Tidak dipungkiri, saat ini pendidikan menjadi ajang bisnis yang sangat menggiurkan. Kita banyak melihat menjamurnya sekolah-sekolah yang menawarkan berbagai fasilitas dan kualitas yang terbaik dengan harga yang mahal. Hanya segolongan masyarakat berkantong tebal yang mampu menyekolahkan anak-anak mereka di sekolah tersebut. Di sisi lain, masyarakat yang miskin harus rela menyekolahkan anak-anak mereka di sekolah dengan fasilitas yang minim dengan bangunan sekolah yang ala kadarnya. Potret kesenjangan pendidikan antara si kaya dan si miskin semakin nyata di depan mata.
Sementara, negara hanya sibuk membuat program dan kebijakan yang jauh dari tujuan pendidikan yaitu mencerdaskan anak bangsa. Seharusnya negara megalokasikan anggaran yang besar untuk pendidikan sehingga tidak ada lagi anak-anak bangsa yang harus mendapatkan layanan pendidikan yang ala kadarnya atau terpaksa putus sekolah karena faktor ekonomi. Ketidakseriusan negara untuk memberikan kualitas pendidikan untuk generasi terlihat dari alokasi anggaran yang hanya sekitar 20 persen dari APBN.
Inilah potret negara yang bernaung dalam sistem kapitalisme, memandang hajat hidup rakyat bukan untuk diurusi dan difasilitasi melainkan untuk mendapatkan keuntungan. Ingin mewujudkan generasi emas dalam ketiadaan peran negara hanya sebuah ilusi dan mustahil akan bisa terwujud. Maka wajarlah buah sistem pendidikan kapitalisme hanya menghasilkan generasi yang miskin secara moral, akibat sistem ini telah menjauhkan agama dari kehidupan.
Berbeda halnya dengan sistem Islam (Khilafah) yang telah terbukti menorehkan tinta emas dalam keberhasilannya mencetak generasi emas. Generasi emas ini telah memberi pengaruh besar pada peradaban dunia. Keberhasilan Islam mencetak generasi yang bukan hanya faqih dalam bidang agama, melainkan juga generasi yang terdepan dalam sains dan teknologi.
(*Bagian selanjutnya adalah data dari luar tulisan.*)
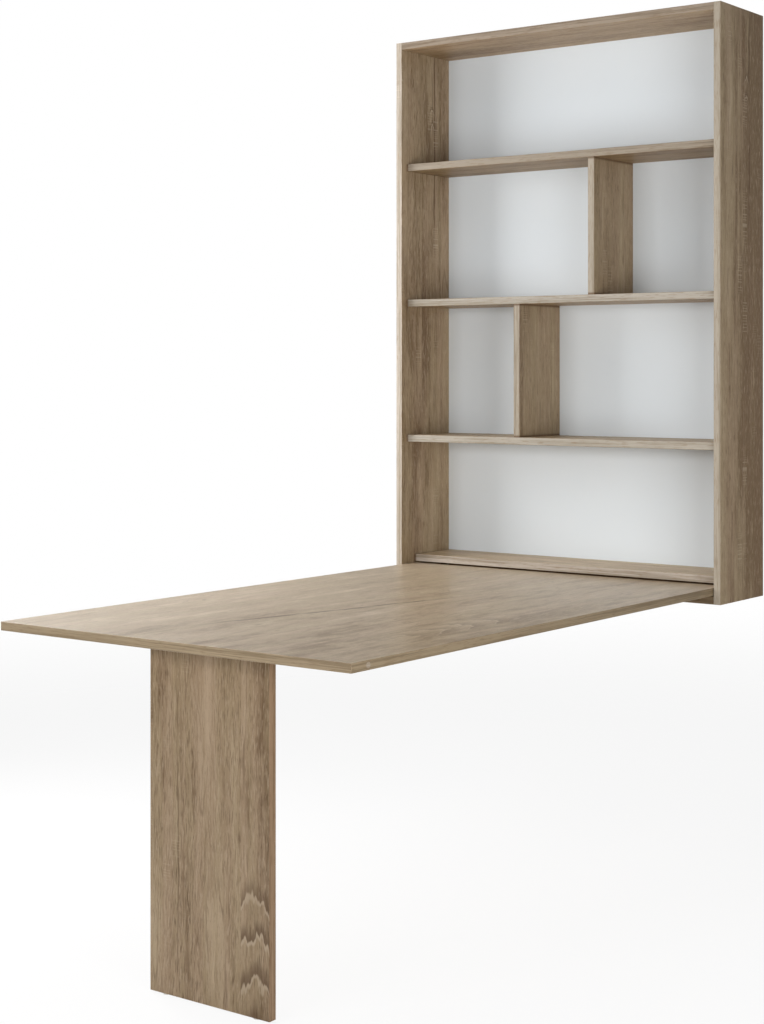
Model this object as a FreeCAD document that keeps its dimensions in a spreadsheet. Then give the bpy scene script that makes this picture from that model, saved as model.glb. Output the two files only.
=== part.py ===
# Fold-down wall desk: a shallow wall cabinet whose full-height front is the table top.
# The table top hangs on two pins that run in short slots in the side panels. It is drawn
# forward a little while it swings up, so that it closes flush between the sides.
# Millimetres, +Z up, X along the wall, +Y into the wall. Z = 0 is the floor, and the origin
# lies under the middle of the desk's overall length from the wall to the free edge.
import FreeCAD, Part
import os
import re
import Sketcher

Vector = FreeCAD.Vector
Rotation = FreeCAD.Rotation

# Driving dimensions, one cell of the sheet for each.
SIZES = {
    # cabinet
    "cabinet_width": 1000,
    "cabinet_height": 1460,
    "cabinet_depth": 225,
    "board": 19,
    "edge_round": 1.2,
    "ledge_recess": 57,
    "ledge_gap": 4,
    "bottom_row": 310,
    "second_row": 350,
    "top_row": 310,
    "small_bay": 356,
    "back_thickness": 3,
    "back_inset": 9,
    "back_groove": 6,
    "back_play": 0.5,
    # table top
    "table_height": 750,
    "leaf_thickness": 19,
    "leaf_side_round": 1,
    "leaf_tail": 66,
    "leaf_rest_gap": 2,
    "leaf_side_gap": 2.5,
    "leaf_head_gap": 3,
    "leaf_face_setback": 1,
    "leaf_closed_gap": 2,
    # pivot pins and their slots
    "pin_radius": 4,
    "pin_in_bush": 28,
    "pin_in_slot": 9,
    "pin_play": 0.05,
    "bush_radius": 6,
    "bush_length": 30,
    "slot_play": 0.15,
    "liner_wall": 2.3,
    "liner_floor": 1.5,
    "liner_end_play": 1,
    # leg
    "leg_width": 330,
    "leg_thickness": 19,
    "leg_setback": 125,
    "glide_height": 3,
    "glide_radius": 8,
    "glide_inset": 40,
    "spigot_radius": 2.5,
    "spigot_length": 12,
    # leg hinges
    "hinge_width": 60,
    "hinge_inset": 40,
    "hinge_plate": 1.5,
    "hinge_reach": 34,
    "knuckle_radius": 3,
    "knuckle_play": 0.2,
    "middle_knuckle": 20,
    "hinge_pin_radius": 1.5,
    "hinge_pin_play": 0.05,
    # joints between the boards
    "seat_play": 0.05,
    "tongue_width": 20,
    "tongue_length": 90,
    "tongue_thickness": 4,
    "tongue_play": 0.1,
    "tongue_end_play": 0.5,
    "cam_inset": 37,
    "cam_radius": 7.5,
    "cam_below_bolt": 4.5,
    "cam_distance": 34,
    "cam_slot": 8.2,
    "driver_slot": 1.6,
    "driver_depth": 2,
    "bolt_bore": 4,
    "bolt_radius": 3,
    "bolt_thread": 11,
    "bolt_past_cam": 2,
    # wall rail and hanging strip
    "sheet": 2,
    "rail_play": 0.3,
    "rail_flange": 30,
    "rail_lip": 16,
    "rail_drop": 60,
    "rail_end_gap": 30,
    "rail_hole_radius": 2.75,
    "rail_hole_height": 11,
    "rail_hole_spacing": 250,
    "strip_foot": 20,
    # lower wall brackets
    "bracket_width": 40,
    "bracket_leg": 30,
    "bracket_spacing": 700,
    "bracket_hole_radius": 2.5,
    # closing catch
    "magnet_radius": 5,
    "magnet_length": 10,
    "strike_radius": 6,
    "strike_thickness": 2,
    "catch_inset": 48,
}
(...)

Bahkan Khilafah menjadi mercusuar ilmu pengetahuan yang mebuat negara Eropa bangkit dari keterpurukannya saat itu.
Keberhasilan ini tak lepas dari peran negara (Khilafah) yang senantiasa hadir di tengah-tengah rakyat untuk memenuhi kebutuhan asasinya, termasuk di bidang pendidikan. Kualitas pendidikan yang terbaik bisa dirasakan oleh setiap individu rakyat baik di desa maupun di kota, bahkan negara menggratiskan biaya pendidikan. Tentu karena negaralah yang menjadi pihak untuk memfasilitasi pendidikan. Maka wajarlah sistem pendidikan Islam banyak melahirkan para ilmuwan, penemu, polymath, dan penakluk, yang keilmuan mereka bermanfaat bagi dunia hingga saat ini.
Sudah sangat jelas bahwa apa pun yang lahir dari sistem kapitalisme-sekuler tidak lain hanyalah kerusakan, bahkan melahirkan beragam persoalan kehidupan manusia. Sedangkan Khilafah adalah sistem yang hadir untuk membawa solusi bagi umat manusia dan mampu mewujudkan kehidupan manusia berkah, makmur, dan sejahtera. Wallahua’lam.